Trypanocide activity of Castela coccinea Griseb. extracts
María L. MARTíNEZ,María NOEL CAMPAGNA,María S. RATTI,Isabel NOCITO
Boletín Latinoamericano y del Caribe de Plantas Medicinales y Aromáticas , 2009,
Abstract: Castela coccinea Griseb es un árbol de peque o porte que pertenece a la familia Simaroubaceae. En el presente trabajo los extractos de esta planta muestran una fuerte actividad in vitro contra epimastigotes de Trypanosoma cruzi. El extracto diclorometánico de madera es el que presenta mayor efecto tripanocida. Una fracción de este extracto, purificada por cromatografía en columna, está enriquecida en cumarinas, ácidos fenólicos y alcaloides. Esta fracción es aún más activa con una CI50 =15 mg/mL. Nuestros resultados sugieren que los alcaloides son los responsables de esta actividad.

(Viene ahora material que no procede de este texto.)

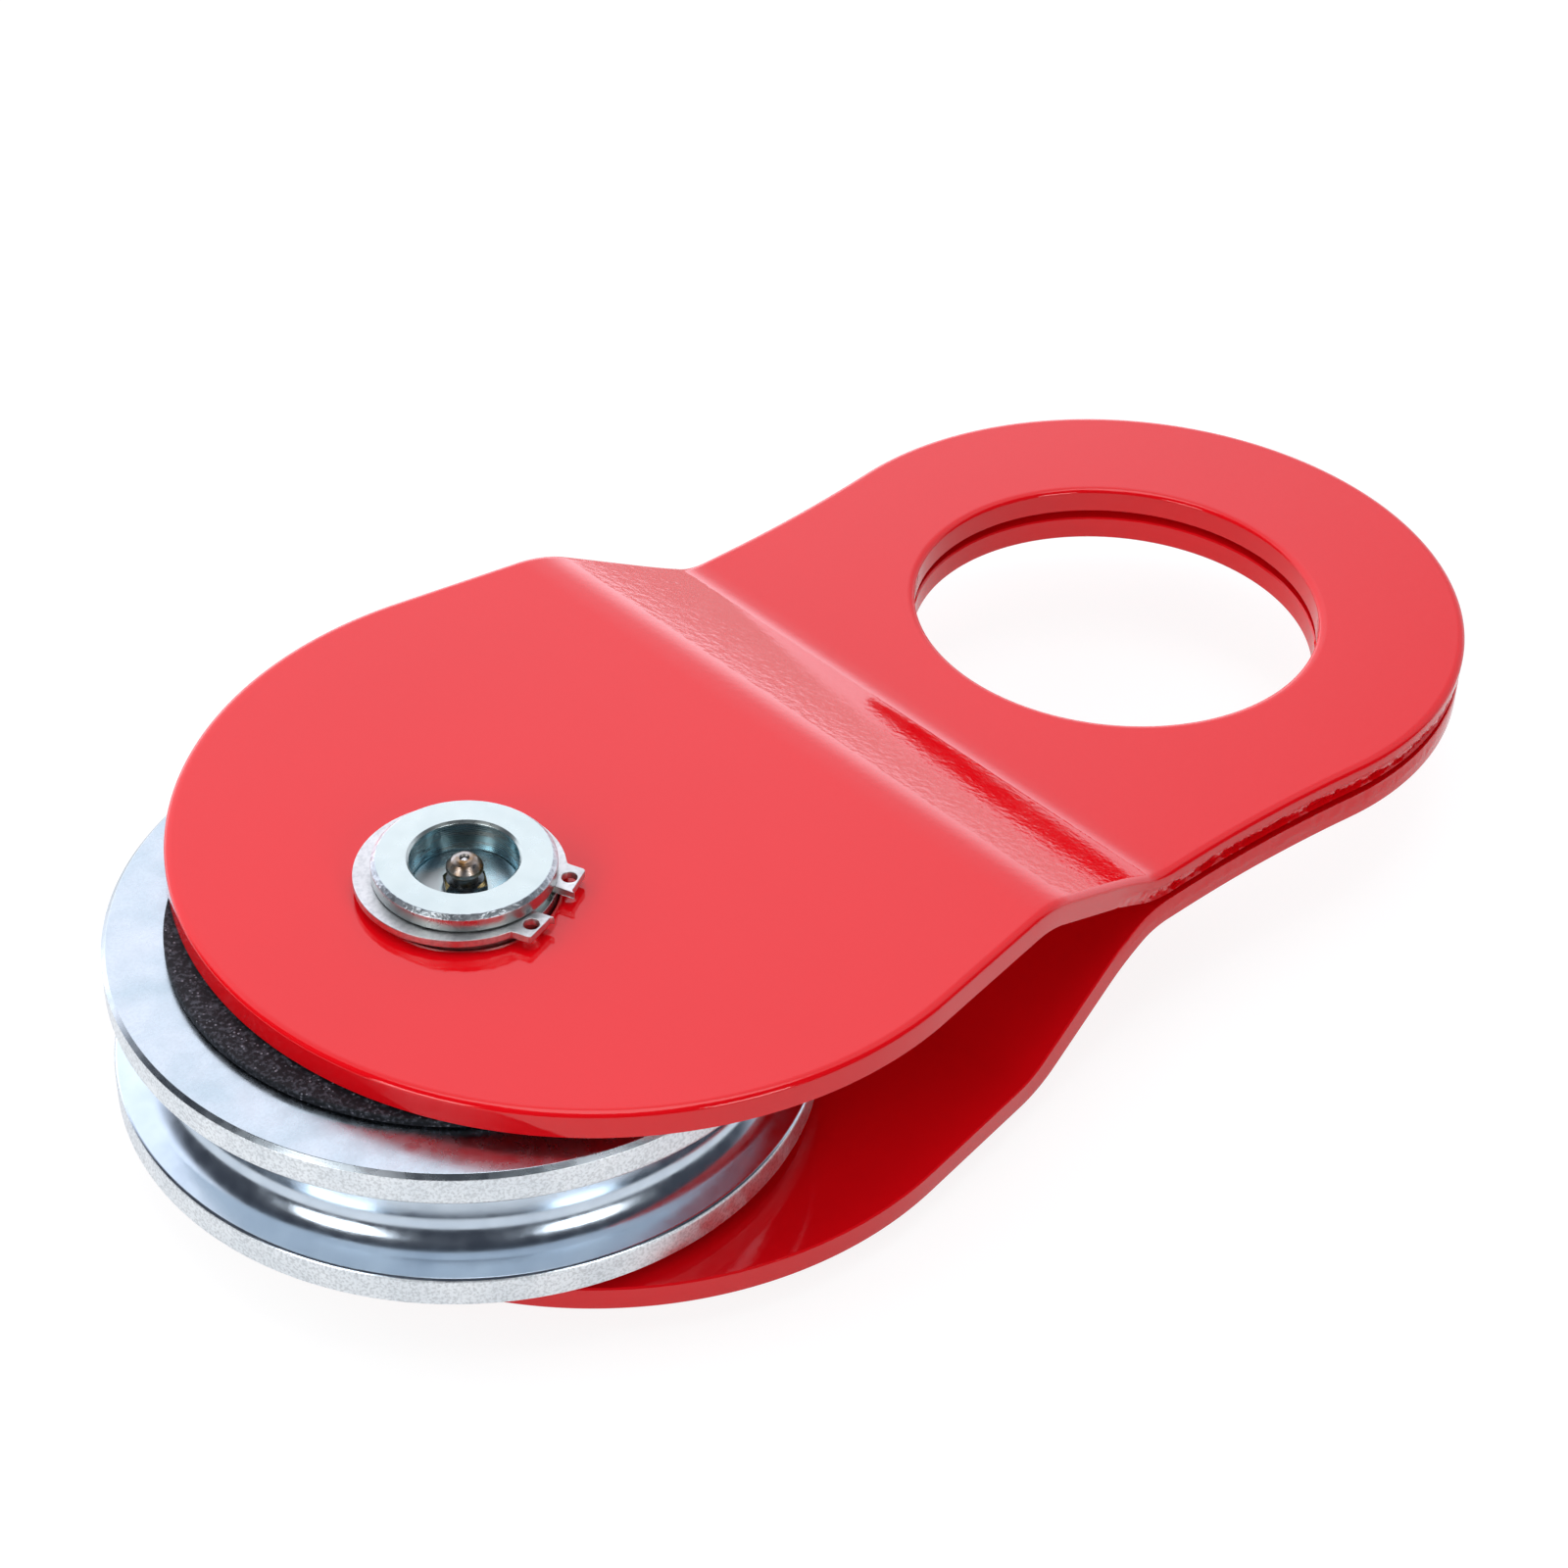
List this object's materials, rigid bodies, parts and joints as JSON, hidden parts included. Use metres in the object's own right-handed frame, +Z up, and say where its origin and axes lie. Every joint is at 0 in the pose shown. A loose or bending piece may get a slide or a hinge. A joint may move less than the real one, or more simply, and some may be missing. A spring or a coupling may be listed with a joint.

Más aún, se ha detectado la presencia del grupo 8-amino-6-metoxiquinolina por cromatografía gaseosa acoplada a un espectrómetro de masa, pero todavía la molécula entera no ha sido identificada. Por otro lado, todos los extractos mostraron actividad citotóxica contra la línea celular humana K-562, a altas concentraciones. Sin embargo, el índice de selectividad para el extracto diclorometánico de la madera es de 7.5.